Pakistan on Thursday mourned the 47 victims of its deadliest plane crash in four years, among them a famed-rockstar-turned-Muslim evangelist, two infants and three foreigners, as officials sought to pinpoint the cause of the disaster.
Engine trouble was initially believed responsible, but many questions remain, stirring new worries about the safety record of money-losing state carrier Pakistani International Airlines.
The ATR-42 aircraft involved in the crash had undergone regular maintenance, including an "A-check" certification in October, airline chairman Muhammad Azam Saigol said.
"I want to make it clear that it was a perfectly sound aircraft," Saigol said, ruling out technical or human error.
The aircraft appeared to have suffered a failure in one of its two turboprop engines just before the crash, he said, but this would have to be confirmed by an investigation.
"I think there was no technical error or human error," he told a news conference late on Wednesday. "Obviously there will be a proper investigation."
Outpourings of grief erupted online soon after flight PK661 smashed into the side of a mountain near the town of Havelian, in Khyber-Pakhtunkhwa province, late on Wednesday afternoon, after taking off from the mountain resort of Chitral.
It crashed just 50 km (31 miles) short of its destination, the international airport in Islamabad, the capital.
Much of the anguish focused on Junaid Jamshed, the vocalist of Vital Signs, one of Pakistan's first and most successful rock and pop bands of the 1990s, who abandoned his musical career in 2001 to become a travelling evangelist with the
conservative Tableeghi Jamaat group.
Many of the reactions on social network Twitter spoke to this apparent dichotomy between his two lives, first as a heartthrob pop sensation singing about love and heartbreak, and later as a stern, bearded preacher admonishing young
people for straying from Islam.
"Junaid Jamshed's journey was so quintessentially Pakistani.
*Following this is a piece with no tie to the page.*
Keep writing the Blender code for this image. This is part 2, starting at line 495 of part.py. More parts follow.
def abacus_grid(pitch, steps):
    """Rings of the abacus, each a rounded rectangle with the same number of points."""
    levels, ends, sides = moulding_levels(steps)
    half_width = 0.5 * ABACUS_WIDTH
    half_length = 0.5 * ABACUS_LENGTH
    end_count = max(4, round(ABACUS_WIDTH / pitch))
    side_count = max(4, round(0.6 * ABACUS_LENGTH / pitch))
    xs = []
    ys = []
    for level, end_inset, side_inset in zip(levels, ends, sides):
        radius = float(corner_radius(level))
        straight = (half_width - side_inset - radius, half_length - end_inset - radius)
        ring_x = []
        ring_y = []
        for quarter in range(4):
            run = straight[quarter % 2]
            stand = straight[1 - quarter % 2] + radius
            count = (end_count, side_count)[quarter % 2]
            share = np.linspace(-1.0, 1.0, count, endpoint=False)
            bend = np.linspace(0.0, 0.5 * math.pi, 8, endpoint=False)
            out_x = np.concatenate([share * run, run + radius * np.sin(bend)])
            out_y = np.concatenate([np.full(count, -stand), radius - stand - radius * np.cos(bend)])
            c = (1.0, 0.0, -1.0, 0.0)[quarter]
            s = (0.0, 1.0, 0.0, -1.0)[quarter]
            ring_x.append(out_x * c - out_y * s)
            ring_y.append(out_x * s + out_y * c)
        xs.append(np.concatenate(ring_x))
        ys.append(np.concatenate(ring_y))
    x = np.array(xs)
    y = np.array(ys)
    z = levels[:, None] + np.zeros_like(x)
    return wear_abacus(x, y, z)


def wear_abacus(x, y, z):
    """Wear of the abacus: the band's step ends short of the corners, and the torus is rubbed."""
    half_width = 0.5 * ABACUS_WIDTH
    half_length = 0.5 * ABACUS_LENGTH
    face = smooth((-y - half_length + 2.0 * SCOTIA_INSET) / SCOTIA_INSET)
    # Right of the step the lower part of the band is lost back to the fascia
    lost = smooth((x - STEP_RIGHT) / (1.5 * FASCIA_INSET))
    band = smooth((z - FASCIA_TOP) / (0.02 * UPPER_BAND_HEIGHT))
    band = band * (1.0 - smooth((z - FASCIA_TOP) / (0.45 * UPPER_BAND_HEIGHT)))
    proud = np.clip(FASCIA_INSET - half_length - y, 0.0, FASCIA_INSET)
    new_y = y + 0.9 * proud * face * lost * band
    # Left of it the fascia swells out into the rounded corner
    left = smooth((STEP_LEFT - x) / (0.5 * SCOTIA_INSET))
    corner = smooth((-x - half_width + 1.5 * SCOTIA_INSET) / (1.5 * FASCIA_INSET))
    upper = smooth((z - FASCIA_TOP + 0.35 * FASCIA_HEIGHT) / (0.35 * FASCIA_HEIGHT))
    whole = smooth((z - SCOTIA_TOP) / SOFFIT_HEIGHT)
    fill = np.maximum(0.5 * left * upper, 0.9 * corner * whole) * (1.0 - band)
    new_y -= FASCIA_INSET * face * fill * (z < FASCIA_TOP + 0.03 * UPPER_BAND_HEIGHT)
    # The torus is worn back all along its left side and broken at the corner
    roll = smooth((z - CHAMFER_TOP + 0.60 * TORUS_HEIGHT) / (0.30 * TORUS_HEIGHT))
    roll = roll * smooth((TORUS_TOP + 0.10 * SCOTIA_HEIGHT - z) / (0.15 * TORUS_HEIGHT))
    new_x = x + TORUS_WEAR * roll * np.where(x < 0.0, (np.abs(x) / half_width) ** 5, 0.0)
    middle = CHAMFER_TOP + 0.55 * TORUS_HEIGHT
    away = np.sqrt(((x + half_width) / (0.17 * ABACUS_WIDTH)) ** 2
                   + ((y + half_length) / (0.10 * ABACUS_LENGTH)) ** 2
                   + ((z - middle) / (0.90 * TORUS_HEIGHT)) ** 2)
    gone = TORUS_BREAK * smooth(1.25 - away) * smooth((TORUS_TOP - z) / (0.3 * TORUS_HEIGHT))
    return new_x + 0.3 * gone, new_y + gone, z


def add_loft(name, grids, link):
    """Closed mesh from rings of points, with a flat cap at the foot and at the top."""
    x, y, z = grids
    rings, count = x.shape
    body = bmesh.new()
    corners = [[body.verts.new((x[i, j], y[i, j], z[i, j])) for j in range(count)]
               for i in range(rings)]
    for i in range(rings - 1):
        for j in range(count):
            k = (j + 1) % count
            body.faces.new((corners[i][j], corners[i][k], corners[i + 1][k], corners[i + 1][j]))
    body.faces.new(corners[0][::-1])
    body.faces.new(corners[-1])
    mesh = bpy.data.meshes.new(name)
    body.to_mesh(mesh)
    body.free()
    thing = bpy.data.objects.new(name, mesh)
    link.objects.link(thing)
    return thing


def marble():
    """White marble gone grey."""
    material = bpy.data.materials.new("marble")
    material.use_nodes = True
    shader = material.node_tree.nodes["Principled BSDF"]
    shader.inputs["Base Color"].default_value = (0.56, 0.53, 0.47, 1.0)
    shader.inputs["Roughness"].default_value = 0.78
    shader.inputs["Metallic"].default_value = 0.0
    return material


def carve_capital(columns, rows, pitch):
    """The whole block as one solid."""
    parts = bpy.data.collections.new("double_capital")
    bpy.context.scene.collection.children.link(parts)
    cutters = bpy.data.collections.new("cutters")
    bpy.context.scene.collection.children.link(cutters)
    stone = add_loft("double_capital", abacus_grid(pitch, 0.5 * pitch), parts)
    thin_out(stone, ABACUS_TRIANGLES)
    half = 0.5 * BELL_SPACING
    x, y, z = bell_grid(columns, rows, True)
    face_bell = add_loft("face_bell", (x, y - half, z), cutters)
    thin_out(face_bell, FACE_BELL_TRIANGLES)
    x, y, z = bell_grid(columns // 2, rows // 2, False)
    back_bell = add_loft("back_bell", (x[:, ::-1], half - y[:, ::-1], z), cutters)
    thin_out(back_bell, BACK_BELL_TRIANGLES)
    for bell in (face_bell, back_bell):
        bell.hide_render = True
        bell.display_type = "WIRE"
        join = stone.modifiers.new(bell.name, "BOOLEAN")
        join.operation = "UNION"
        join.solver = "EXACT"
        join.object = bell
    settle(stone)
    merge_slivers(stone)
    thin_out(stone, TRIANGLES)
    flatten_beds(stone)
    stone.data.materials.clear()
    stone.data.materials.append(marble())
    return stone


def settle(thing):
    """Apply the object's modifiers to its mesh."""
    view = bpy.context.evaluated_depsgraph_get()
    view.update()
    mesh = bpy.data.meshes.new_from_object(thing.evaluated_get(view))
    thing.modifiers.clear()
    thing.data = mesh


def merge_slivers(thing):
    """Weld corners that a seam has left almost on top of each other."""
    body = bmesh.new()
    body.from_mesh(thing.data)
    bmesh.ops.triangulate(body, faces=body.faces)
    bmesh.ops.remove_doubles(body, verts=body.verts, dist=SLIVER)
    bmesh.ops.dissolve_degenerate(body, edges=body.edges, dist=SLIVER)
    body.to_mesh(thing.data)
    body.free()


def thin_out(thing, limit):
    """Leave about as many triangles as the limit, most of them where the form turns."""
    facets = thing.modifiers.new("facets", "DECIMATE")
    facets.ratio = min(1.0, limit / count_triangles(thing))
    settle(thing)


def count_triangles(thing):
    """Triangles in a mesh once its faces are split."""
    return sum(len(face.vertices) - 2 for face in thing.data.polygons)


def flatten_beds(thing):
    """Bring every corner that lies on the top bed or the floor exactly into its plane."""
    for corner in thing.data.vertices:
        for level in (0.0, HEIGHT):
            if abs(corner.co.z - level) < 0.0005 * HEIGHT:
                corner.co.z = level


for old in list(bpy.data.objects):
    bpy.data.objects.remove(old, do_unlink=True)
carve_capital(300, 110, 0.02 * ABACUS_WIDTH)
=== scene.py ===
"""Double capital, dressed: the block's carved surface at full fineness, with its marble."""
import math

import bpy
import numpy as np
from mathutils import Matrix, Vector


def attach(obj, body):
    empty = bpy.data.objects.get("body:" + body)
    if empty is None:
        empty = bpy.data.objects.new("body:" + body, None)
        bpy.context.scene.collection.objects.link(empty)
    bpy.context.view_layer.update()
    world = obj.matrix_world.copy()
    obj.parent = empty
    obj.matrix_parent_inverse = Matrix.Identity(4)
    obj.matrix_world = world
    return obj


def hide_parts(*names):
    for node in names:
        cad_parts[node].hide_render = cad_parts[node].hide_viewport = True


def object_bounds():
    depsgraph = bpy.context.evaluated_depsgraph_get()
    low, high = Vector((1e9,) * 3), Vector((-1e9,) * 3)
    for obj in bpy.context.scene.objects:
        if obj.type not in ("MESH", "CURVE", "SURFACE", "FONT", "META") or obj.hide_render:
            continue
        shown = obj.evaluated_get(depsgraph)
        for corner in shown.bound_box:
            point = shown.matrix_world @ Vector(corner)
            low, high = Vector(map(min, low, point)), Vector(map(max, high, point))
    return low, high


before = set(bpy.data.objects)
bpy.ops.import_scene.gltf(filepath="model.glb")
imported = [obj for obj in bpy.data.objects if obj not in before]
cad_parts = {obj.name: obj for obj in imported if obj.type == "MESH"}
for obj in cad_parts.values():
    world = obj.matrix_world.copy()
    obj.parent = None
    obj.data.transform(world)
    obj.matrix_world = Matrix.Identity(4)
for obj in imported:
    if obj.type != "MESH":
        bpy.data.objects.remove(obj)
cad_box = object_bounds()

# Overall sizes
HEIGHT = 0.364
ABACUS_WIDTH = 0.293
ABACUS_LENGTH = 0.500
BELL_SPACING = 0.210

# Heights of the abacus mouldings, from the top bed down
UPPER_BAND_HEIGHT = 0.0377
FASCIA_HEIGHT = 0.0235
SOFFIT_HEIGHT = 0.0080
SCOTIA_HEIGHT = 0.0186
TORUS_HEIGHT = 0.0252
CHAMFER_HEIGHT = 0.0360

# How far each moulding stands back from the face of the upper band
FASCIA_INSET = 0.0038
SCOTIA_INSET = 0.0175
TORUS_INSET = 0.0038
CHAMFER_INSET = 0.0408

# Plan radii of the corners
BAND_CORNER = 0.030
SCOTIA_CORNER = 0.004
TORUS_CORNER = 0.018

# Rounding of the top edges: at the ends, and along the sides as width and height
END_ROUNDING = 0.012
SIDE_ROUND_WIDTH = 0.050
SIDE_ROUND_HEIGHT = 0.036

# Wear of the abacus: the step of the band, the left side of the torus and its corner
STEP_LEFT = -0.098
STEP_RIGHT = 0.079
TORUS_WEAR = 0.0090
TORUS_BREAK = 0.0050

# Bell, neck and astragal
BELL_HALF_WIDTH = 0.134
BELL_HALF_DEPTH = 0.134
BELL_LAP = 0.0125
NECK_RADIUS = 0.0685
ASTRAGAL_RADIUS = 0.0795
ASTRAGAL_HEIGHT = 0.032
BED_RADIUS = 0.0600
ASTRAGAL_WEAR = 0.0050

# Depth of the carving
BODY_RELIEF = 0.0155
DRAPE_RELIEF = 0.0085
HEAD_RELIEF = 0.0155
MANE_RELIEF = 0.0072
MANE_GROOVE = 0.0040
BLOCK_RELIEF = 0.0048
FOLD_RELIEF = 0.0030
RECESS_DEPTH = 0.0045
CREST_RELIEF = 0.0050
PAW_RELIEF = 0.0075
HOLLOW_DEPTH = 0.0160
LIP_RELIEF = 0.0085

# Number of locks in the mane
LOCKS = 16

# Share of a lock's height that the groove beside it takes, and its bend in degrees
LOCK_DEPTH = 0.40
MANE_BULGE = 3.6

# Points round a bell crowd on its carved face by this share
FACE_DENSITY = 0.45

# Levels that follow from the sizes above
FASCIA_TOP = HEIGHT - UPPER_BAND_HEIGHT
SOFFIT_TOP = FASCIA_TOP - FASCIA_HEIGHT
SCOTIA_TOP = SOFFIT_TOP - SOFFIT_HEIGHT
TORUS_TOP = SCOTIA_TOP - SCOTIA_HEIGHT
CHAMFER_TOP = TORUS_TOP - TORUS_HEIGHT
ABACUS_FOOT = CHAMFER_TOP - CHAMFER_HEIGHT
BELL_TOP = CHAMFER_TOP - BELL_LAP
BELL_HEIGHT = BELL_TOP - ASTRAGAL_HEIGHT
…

Conflicted, passionate, devoted, ubersmart, and so, so talented. Tragic loss," Mosharraf Zaidi, an Islamabad-based development professional and analyst, said in a tweet.
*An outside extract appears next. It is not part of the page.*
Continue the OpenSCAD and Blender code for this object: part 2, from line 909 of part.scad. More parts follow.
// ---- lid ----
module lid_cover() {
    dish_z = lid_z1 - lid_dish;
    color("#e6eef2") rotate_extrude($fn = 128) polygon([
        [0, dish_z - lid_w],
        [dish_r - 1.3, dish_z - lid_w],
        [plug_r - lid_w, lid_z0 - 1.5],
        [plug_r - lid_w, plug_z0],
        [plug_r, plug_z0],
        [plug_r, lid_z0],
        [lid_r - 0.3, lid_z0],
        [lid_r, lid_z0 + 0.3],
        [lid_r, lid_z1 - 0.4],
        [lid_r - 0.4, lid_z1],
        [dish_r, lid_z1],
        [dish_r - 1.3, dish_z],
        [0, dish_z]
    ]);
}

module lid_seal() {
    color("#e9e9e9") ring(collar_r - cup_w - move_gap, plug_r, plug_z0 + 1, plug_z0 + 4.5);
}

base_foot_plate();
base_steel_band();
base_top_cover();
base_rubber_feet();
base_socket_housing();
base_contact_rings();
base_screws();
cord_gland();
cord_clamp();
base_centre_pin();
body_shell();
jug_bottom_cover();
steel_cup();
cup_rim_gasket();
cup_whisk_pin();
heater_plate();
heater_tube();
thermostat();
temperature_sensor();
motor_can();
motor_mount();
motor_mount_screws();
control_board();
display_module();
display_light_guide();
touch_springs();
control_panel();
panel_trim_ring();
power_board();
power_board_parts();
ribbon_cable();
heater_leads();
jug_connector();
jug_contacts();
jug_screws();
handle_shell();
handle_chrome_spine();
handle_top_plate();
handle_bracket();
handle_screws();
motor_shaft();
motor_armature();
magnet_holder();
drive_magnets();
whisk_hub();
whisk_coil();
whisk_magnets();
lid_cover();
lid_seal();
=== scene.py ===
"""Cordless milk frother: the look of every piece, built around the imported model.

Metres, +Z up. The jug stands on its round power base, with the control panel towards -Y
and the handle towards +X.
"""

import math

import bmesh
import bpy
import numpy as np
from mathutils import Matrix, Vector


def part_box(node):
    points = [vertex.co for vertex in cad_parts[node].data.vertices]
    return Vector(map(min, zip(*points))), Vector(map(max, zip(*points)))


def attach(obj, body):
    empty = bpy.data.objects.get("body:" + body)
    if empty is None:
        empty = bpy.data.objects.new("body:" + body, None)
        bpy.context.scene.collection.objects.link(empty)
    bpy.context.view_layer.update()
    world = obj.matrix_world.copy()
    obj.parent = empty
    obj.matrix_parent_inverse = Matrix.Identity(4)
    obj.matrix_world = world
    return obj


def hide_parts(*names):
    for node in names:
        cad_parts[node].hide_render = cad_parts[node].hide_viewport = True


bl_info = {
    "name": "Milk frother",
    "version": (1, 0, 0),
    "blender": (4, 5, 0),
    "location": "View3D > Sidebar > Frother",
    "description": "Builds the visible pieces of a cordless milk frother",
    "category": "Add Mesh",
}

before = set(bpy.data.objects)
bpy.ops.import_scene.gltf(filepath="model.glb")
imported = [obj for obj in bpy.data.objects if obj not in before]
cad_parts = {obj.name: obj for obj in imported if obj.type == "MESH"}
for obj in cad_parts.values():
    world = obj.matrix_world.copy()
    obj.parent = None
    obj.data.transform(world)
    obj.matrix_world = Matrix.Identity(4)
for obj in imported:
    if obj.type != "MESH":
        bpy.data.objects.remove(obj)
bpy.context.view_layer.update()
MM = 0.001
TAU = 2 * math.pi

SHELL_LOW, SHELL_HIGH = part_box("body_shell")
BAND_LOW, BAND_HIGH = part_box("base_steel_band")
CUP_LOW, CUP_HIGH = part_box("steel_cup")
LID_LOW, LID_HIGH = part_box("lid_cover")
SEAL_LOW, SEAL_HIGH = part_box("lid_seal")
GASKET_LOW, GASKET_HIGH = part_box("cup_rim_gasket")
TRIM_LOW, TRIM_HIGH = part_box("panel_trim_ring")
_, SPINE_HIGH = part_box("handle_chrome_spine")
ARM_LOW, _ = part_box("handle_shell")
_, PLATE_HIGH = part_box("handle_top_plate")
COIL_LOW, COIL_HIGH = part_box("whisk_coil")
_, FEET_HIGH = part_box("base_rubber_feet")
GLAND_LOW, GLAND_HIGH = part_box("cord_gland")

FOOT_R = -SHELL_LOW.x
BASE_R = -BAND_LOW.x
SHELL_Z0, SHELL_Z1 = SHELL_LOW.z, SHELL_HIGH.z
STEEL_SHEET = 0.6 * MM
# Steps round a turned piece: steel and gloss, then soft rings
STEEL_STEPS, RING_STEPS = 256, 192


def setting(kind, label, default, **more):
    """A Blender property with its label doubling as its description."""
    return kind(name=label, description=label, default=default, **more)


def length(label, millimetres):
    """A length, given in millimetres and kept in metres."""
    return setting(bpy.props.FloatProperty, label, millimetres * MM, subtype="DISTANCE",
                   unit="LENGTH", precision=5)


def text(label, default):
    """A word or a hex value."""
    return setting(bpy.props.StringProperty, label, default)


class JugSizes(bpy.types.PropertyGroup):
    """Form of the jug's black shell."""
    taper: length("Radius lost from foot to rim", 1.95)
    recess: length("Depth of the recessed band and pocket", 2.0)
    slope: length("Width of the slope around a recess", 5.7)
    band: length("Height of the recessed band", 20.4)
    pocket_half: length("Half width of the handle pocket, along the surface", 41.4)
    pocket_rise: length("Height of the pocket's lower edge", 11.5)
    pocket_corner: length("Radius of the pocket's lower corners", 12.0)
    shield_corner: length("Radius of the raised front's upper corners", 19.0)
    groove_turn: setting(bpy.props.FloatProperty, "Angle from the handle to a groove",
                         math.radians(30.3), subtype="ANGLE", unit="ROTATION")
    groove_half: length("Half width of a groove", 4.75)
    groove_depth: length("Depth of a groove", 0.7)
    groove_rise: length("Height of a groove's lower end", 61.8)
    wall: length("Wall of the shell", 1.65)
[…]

Others simply shared his band's many chart-topping hits, such as 'Dil Dil Pakistan', which has become an unofficial anthem, played at public gatherings since its release in 1987.
FOREIGNERS AMONG THE DEAD
Some urged Pakistanis to remember the 46 others who perished, including two infants, three foreigners and five crew listed on the passenger manifest.
"Junaid Jamshed's death has saddened many. But don't let this overshadow the tragedies of other families who lost their dear ones," tweeted Islamabad-based journalist Umar Cheema.
The foreigners included two Austrians and a Chinese man, the airline said. Foreign tourists increasingly flock to Chitral every year, besides thousands of domestic visitors, as Pakistan emerges from years of violence caused by a Taliban insurgency.
The dead included a member of Chitral's traditional royal family and his wife and family, as well as a regional administrative official, Osama Ahmad Warraich, killed with his wife and infant daughter, the Dawn newspaper said.
SAFETY CONCERNS
The aircraft, made by French company ATR in 2007, had racked up 18,739 flight hours since joining PIA's fleet that year.
Its captain, Saleh Janjua, had logged more than 12,000 flight hours over his career, the airline said.
Concerns are growing over air safety as media in recent years have reported near-misses following overshot runways, engines catching fire and landing gear deployment failures.
In the worst such disaster, in 2010, all 152 people on board were killed when a passenger plane operated by airline Air Blue crashed in heavy rain near Islamabad.
Two years later, all 127 aboard were killed when a plane operated by Bhoja Air crashed near Islamabad.